Problem to solve
Give back the lines exactly, from the first one to the line with "return JOINTER.at(q[0], -60.0, q[1])", both ends included.

■ ■ ■

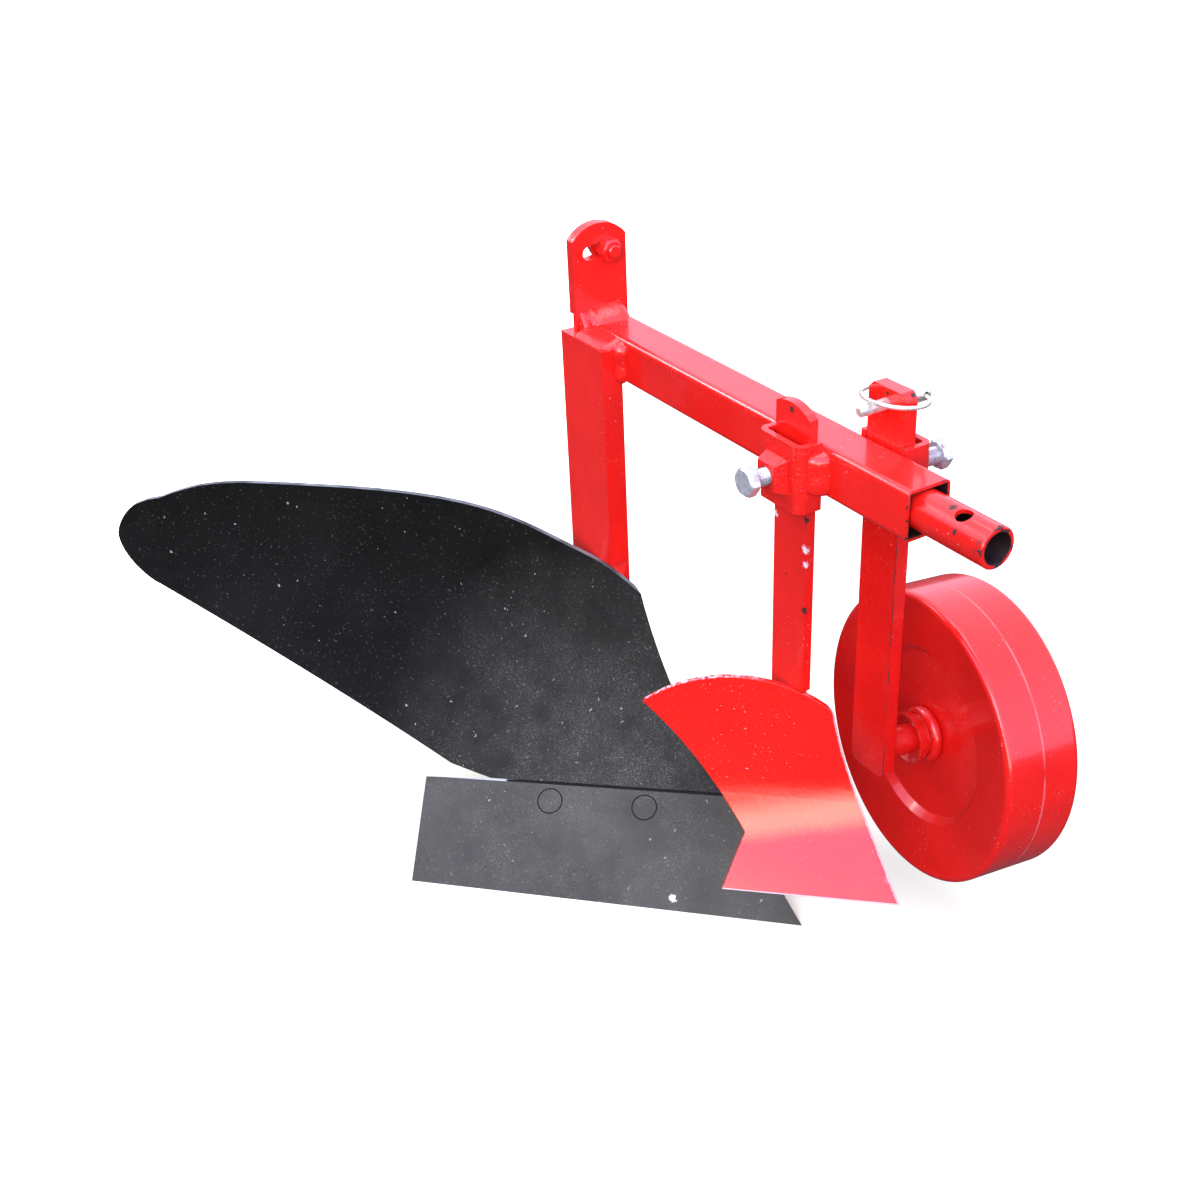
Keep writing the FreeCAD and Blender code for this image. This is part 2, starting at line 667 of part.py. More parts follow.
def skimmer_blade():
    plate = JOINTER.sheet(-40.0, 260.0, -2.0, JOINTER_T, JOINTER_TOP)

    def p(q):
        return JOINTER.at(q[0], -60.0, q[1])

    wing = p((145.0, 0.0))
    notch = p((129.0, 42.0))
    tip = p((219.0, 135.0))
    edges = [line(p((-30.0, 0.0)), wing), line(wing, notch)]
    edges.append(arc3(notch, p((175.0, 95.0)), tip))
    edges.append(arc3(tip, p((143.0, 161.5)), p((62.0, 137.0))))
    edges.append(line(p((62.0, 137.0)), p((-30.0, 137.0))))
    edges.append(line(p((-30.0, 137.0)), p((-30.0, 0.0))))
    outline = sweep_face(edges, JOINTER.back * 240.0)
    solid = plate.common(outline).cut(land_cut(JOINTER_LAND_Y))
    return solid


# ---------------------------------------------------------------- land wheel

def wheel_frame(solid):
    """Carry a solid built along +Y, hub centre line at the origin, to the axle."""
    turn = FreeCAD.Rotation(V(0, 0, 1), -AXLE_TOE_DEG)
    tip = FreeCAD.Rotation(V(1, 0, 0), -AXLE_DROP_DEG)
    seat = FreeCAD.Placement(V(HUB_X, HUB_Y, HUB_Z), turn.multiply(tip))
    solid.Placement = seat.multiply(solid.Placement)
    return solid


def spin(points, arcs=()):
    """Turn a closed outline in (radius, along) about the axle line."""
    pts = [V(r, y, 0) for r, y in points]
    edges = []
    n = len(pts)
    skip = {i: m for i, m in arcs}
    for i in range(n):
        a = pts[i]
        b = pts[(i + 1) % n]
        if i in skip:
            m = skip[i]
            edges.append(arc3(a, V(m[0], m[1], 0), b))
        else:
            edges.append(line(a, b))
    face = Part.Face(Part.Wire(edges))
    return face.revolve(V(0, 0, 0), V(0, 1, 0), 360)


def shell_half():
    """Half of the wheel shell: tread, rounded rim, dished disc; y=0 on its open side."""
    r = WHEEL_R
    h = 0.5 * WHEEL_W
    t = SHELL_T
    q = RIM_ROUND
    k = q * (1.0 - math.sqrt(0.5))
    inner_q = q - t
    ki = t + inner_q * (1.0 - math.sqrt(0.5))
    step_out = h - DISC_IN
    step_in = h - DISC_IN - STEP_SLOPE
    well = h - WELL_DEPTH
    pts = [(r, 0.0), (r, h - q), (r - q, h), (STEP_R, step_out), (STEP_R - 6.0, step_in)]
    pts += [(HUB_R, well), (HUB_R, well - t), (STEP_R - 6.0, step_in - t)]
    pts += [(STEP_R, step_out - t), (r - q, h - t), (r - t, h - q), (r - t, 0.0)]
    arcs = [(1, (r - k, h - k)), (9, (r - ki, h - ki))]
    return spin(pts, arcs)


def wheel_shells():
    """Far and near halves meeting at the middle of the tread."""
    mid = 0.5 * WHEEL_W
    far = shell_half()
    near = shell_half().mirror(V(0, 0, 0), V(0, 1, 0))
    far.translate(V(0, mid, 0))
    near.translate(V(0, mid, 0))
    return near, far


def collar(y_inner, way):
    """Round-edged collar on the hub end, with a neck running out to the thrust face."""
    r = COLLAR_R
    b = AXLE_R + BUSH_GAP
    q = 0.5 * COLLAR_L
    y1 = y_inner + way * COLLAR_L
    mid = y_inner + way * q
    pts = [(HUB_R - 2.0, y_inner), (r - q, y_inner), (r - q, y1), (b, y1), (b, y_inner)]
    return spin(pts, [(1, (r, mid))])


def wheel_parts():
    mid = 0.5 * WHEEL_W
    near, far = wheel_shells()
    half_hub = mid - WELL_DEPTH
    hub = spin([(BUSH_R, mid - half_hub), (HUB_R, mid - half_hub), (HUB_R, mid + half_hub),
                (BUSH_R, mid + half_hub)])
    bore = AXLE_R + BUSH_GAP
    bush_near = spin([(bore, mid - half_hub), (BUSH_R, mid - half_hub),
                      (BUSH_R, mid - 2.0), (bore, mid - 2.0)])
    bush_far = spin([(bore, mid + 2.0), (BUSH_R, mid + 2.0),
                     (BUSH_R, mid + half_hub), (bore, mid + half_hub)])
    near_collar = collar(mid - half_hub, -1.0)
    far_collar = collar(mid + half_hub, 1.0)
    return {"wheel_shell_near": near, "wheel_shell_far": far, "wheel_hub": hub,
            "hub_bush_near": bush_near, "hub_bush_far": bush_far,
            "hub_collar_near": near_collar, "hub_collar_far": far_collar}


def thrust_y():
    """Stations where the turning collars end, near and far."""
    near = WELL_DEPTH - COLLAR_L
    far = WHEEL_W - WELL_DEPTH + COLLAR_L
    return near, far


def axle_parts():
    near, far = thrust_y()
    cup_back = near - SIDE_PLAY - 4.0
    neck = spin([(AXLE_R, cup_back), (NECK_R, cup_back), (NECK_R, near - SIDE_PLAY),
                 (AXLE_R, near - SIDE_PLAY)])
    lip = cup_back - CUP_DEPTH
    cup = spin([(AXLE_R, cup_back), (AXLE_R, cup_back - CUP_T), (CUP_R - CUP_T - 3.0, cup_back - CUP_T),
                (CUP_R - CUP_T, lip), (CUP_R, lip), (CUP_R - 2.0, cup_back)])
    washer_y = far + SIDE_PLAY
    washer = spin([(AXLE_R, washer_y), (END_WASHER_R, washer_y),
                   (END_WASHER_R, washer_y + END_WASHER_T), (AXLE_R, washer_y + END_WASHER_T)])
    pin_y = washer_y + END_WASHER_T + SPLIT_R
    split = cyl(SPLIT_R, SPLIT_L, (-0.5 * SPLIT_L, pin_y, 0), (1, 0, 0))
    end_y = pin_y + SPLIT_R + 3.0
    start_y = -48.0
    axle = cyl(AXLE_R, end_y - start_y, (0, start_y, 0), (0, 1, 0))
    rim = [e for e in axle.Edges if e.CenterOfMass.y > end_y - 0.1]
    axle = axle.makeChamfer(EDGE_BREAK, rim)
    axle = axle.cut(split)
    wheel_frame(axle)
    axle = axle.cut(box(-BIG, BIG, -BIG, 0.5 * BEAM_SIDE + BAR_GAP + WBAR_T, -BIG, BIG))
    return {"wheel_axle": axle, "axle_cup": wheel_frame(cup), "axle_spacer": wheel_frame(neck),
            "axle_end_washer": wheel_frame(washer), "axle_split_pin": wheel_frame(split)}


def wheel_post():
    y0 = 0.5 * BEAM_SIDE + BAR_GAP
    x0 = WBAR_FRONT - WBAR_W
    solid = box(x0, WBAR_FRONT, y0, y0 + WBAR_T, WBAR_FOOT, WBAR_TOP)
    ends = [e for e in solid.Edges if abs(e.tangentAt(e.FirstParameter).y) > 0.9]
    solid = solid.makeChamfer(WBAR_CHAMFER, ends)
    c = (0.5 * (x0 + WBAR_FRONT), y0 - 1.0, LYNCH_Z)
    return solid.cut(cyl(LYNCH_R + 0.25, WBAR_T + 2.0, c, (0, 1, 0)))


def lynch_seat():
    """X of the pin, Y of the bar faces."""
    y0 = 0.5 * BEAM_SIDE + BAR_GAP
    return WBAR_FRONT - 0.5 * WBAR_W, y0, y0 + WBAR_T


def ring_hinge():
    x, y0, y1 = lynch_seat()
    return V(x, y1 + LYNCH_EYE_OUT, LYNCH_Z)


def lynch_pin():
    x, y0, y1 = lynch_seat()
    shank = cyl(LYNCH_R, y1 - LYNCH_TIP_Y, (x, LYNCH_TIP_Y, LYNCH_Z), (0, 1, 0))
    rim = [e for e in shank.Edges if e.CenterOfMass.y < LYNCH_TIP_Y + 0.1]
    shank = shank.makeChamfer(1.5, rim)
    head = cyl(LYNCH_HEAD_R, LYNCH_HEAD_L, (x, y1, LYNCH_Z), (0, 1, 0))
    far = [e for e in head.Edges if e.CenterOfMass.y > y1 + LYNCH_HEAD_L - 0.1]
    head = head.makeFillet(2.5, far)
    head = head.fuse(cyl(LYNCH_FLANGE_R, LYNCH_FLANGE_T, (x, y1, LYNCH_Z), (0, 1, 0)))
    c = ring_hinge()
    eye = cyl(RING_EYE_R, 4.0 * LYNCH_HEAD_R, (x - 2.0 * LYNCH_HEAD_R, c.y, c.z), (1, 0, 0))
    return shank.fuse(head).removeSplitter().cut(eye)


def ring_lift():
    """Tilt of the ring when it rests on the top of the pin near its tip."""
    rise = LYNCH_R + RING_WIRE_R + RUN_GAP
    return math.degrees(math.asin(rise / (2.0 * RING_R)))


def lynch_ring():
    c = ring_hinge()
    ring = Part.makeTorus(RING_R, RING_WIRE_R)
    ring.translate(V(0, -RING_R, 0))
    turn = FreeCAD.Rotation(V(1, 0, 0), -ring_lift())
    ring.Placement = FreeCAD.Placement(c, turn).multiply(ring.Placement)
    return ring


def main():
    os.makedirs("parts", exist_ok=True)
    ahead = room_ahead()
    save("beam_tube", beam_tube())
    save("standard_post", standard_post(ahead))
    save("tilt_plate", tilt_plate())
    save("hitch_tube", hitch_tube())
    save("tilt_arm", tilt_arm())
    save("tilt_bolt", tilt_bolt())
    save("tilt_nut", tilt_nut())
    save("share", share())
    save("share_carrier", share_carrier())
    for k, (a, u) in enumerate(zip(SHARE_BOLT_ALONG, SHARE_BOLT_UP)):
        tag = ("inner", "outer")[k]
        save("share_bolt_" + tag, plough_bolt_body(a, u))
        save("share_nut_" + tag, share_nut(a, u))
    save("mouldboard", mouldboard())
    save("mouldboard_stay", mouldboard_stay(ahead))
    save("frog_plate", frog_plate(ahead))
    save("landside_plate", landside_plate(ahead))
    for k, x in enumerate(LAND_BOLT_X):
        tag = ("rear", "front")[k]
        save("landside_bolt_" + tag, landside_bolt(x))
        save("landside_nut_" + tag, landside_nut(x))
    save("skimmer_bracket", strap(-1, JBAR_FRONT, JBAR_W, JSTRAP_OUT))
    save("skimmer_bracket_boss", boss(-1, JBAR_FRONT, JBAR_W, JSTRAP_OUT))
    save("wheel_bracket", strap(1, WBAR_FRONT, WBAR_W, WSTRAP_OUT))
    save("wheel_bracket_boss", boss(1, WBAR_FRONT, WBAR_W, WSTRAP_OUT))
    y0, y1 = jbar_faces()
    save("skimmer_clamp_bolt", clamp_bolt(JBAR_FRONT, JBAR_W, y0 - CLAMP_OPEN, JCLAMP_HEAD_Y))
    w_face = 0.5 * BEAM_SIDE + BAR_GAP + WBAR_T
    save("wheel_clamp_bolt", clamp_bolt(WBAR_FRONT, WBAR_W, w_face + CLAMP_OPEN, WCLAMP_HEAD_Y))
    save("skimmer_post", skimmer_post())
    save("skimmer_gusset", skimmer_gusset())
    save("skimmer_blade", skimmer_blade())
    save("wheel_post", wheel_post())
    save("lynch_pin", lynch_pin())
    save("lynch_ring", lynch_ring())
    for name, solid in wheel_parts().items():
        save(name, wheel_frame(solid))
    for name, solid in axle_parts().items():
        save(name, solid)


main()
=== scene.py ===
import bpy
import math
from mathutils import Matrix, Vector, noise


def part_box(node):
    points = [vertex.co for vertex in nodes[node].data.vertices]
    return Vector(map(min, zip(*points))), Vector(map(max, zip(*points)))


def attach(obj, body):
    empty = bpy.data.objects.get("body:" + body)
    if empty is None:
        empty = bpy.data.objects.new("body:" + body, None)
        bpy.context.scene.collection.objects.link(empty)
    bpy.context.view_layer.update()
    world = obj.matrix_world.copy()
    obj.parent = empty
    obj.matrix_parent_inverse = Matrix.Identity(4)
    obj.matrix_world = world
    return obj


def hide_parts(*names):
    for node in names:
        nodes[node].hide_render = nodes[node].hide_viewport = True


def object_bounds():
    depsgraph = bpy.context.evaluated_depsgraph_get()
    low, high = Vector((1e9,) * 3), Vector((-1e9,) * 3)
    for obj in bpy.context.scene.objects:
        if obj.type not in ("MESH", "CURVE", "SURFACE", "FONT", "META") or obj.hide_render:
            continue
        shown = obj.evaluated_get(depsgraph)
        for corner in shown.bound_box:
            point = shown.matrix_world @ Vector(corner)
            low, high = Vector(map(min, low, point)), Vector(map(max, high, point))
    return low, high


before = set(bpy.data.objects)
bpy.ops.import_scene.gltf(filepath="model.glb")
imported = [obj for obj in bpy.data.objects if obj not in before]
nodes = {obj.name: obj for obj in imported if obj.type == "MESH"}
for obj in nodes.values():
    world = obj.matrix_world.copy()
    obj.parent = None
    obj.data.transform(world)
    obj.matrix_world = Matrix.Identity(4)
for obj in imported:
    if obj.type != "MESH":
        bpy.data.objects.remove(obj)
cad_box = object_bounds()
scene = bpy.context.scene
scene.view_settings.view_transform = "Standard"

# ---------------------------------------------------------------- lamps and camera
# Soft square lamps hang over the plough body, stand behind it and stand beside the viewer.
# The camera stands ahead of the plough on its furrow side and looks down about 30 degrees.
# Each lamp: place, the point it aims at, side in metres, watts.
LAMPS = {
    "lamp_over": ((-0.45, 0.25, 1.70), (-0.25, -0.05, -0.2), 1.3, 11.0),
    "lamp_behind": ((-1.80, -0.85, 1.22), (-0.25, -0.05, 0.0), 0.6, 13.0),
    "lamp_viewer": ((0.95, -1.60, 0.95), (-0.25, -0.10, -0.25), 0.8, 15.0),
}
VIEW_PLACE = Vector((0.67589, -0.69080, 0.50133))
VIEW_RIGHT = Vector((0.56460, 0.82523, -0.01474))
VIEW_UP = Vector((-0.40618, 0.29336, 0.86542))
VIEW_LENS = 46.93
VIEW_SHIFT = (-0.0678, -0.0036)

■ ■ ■

Solved problem
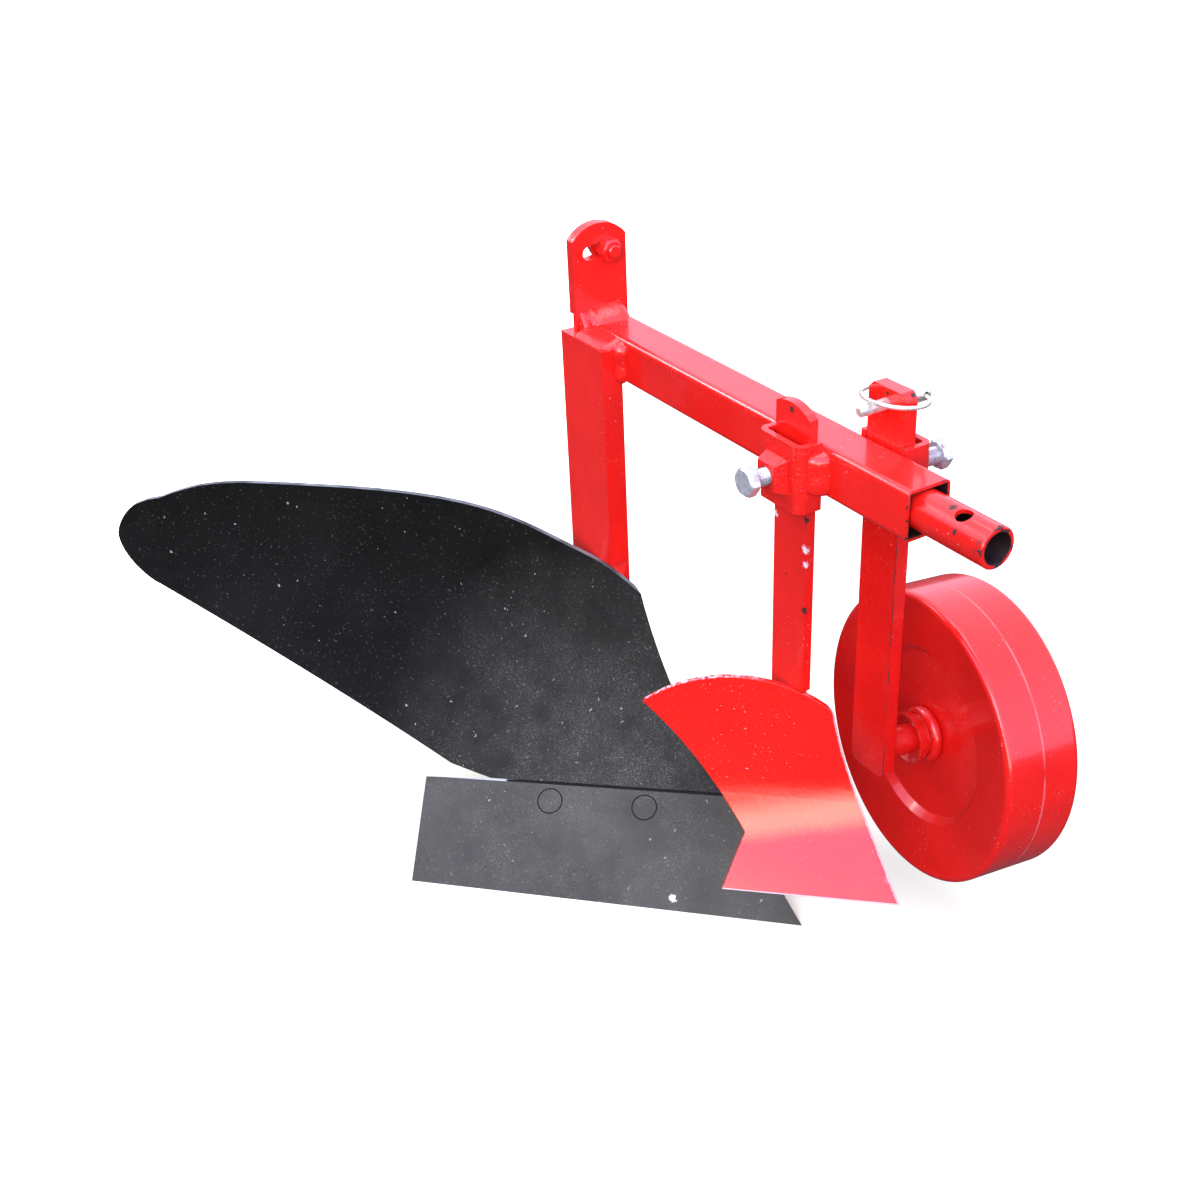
Keep writing the FreeCAD and Blender code for this image. This is part 2, starting at line 667 of part.py. More parts follow.
def skimmer_blade():
    plate = JOINTER.sheet(-40.0, 260.0, -2.0, JOINTER_T, JOINTER_TOP)

    def p(q):
        return JOINTER.at(q[0], -60.0, q[1])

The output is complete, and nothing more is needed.